Focusing on works by Shakespeare and Spenser, this study shows the connection between visuality and ethical action in early modern English literature. The book places early modern debates about the value of visual experience into dialogue with subsequent philosophical and ethical efforts.

Reviews

"Knapp combines sensitivity to things seen with considerable philosophical subtlety. This book will appeal most of all to those steeped in the work of phenomenologists and prepared to approach poetry through their eyes." - Renaissance Quarterly

"More than any other book in recent Renaissance studies, Knapp's makes a convincing case for the need to return to the riches of phenomenology, not for the sake of making the Renaissance 'relevant' to contemporary debates (although he does this admirably), but so that we can see the convergence of both periods on basic questions about the body, sympathy, reason, and vision - questions that have occupied philosophical and religious discourse for a very long time." - Michael Witmore, Professor of English, University of Wisconsin, Madison

"Image Ethics in Shakespeare and Spenser represents a profound and thoughtful engagement with the drama of moral decision in Shakespeare and Spenser. Working with philosophical, theological, and scientific texts from both Renaissance letters and contemporary thought, Knapp movingly demonstrates the intimate role that mental and physical images play in an embedded and embodied ethics experienced in time.

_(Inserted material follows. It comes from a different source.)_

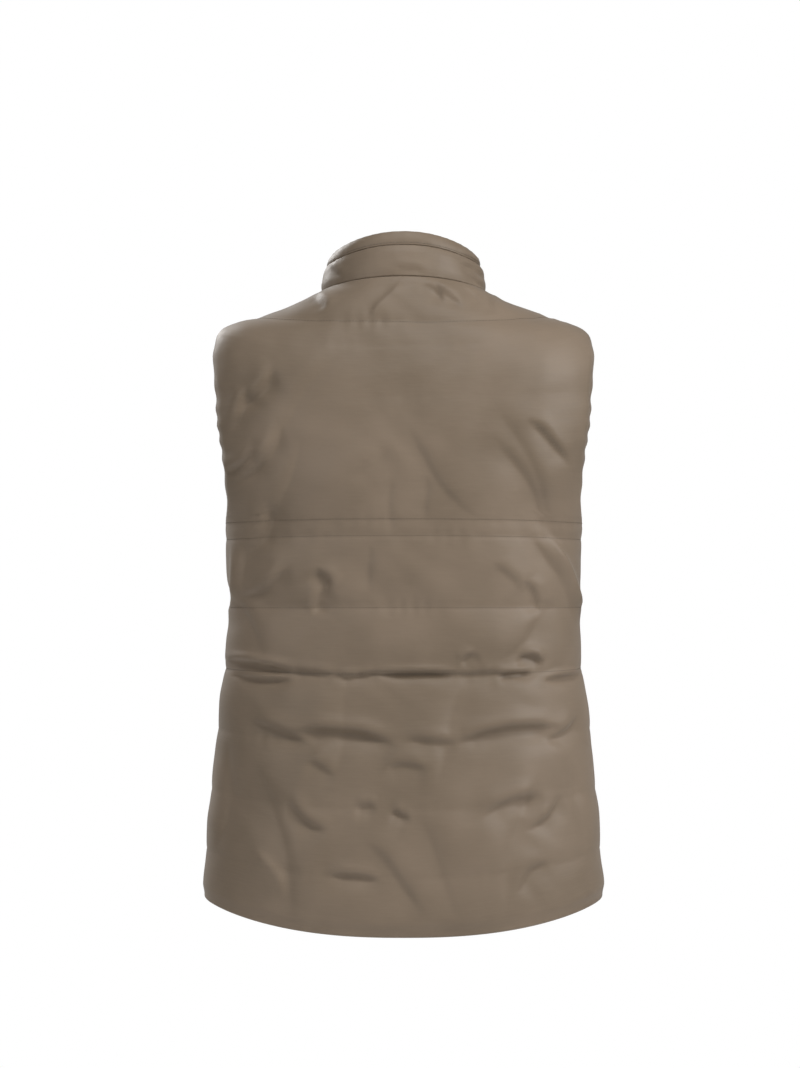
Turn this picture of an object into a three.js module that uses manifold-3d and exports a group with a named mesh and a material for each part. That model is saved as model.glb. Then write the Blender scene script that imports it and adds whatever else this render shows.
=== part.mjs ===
// A sleeveless padded vest with a stand collar and a front zip, in the hollow form that it has when it is worn.
// Millimetres, +Z up. The front faces -Y and the back +Y. The origin is the middle of the neck opening, level with
// the inner ends of the shoulder seams, where a wearer's shoulders carry it.
//
// The whole garment follows one form: closed rings round the body, each named by its height at centre back, and an
// angle round the ring that runs from the +X side (0) over the back (90) to the -X side (180) and the front (270).
import * as THREE from "three";
import { mergeVertices } from "three/addons/utils/BufferGeometryUtils.js";
import Module from "manifold-3d";

const wasm = await Module();
wasm.setup();

// ---------------------------------------------------------------- driving dimensions

const SEAM_GAP = 0.3;
const SEAM_WALL = 3; // the wall at seams, hems and stitch lines
const LOFT_OUT = 3.6; // how far the wadding lifts the outer face between two stitch lines
const LOFT_IN = 1.5;
const LOFT_MARGIN = 16; // the wadding thins out over this distance from an edge
const COLLAR_LOFT_OUT = 1.6;
const COLLAR_LOFT_IN = 0.6;
const COLLAR_MARGIN = 9;
const FRONT_EDGE = 4; // from the centre line of the zip to the edge of a front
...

Throughout this book, Knapp reads Scripture not for dogmatic prescriptions but for phenomenological accounts of how we live and love through acts of looking." - Julia Reinhard Lupton, The University of California, Irvine

About the author

JAMES A. KNAPP Associate Professor and Edward L. Surtz, S.J. Professor of Shakespeare and Textual Studies at Loyola University, Chicago, USA. He is the author of Illustrating the Past in Early Modern England: The Representation of History in Printed Books.